JE: There have been a number of different studies trying to wrap some metrics around the value of design. One of the most interesting things we’re working on right is actually trying to put a rigorous study together to say, “Here is the business value of design.” Does being design-led create the value, or are companies that are good at creating value just good at design?
FC: Right we always point to Apple or Airbnb and say, “See, design works!” But there’s not tons of hard evidence it can turn around any company.
JE: There’s the question of causality or correlation! We’ll be able to talk about the study in a little bit.
FC: What big design trend are you thinking about right now?
JE: We’re in an age of machine, moving into the age of machine learning and artificial intelligence. McKinsey, in addition to design [at large], has been doubling down on advanced analytics. We’ve been buying a number of firms, most notably a firm out of London called Quantum Black. Their claim to fame is they’ve been helping Formula One teams win races with advanced analytics and machine learning.

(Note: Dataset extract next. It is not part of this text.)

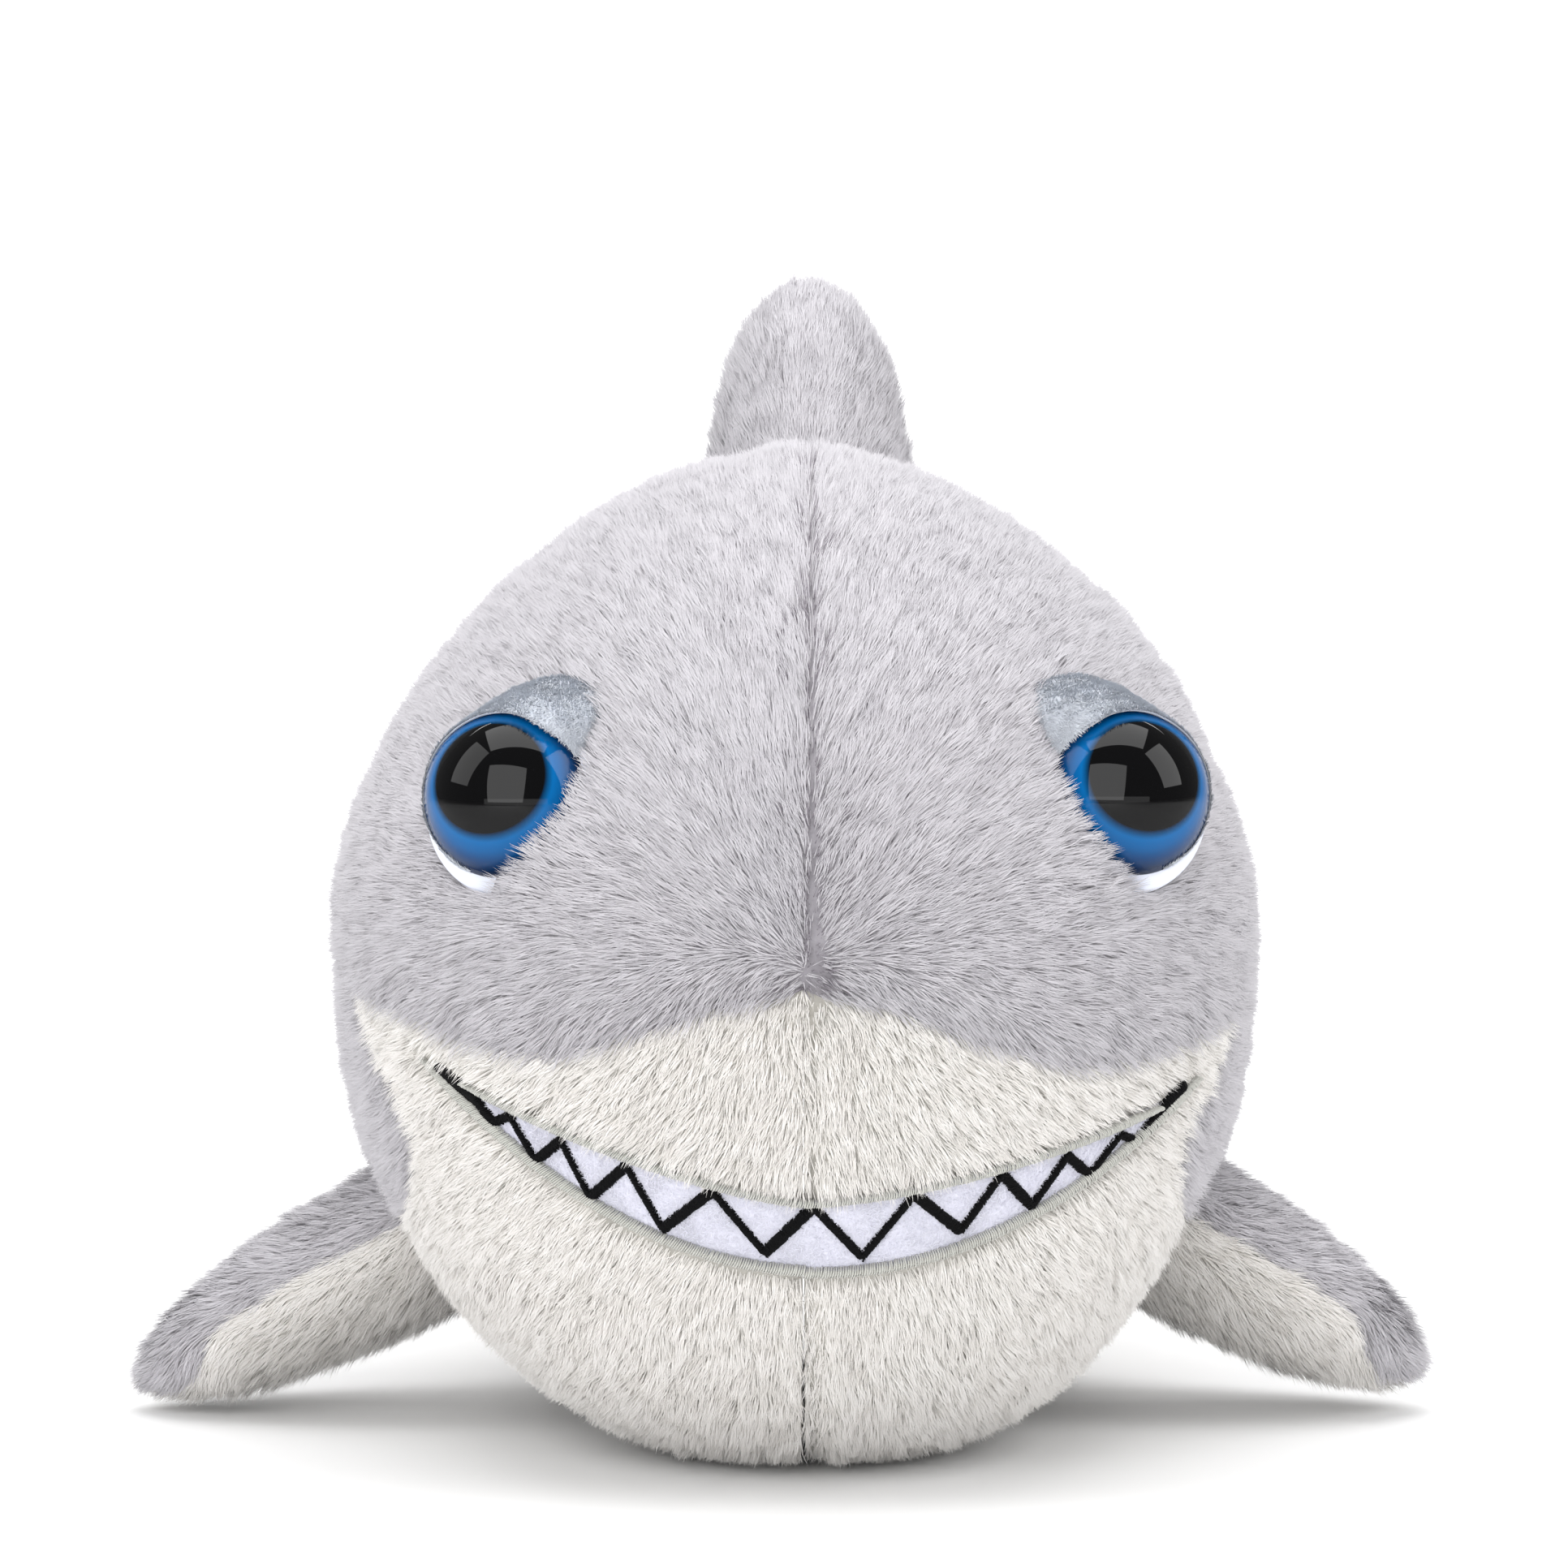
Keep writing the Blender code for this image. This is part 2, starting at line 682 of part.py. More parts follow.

We’re applying these things in real life projects. As the tools evolve, and we put these things in practice, there will be some really interesting things that come out.
FC: How so?
JE: It’s going to become a bigger play in how we design our next products and services.
I’m a product guy! So we spend more time getting the [physical] product right because we don’t have the benefit of launching a beta. It’s hard to launch a beta smart thermostat. Having a smart thermostat in someone’s home, we now can see what the patterns are, the usage, and understand what features can go away or be brought forward over time [through services].
FC: You make all this data tracking sound so nice!
JE: It is nice, isn’t it, Mark? It’s just for the user!
But there is lots of good intention around it. Companies are interested in monetizing their data, [sure], but I think from a designer’s perspective, we now will have a lot more insight into what most people are actually doing. We won’t give up on our qualitative research, but we’re going to have tools. One day we’ll be creating [typical users] out of algorithms using data, instead of our gut instincts.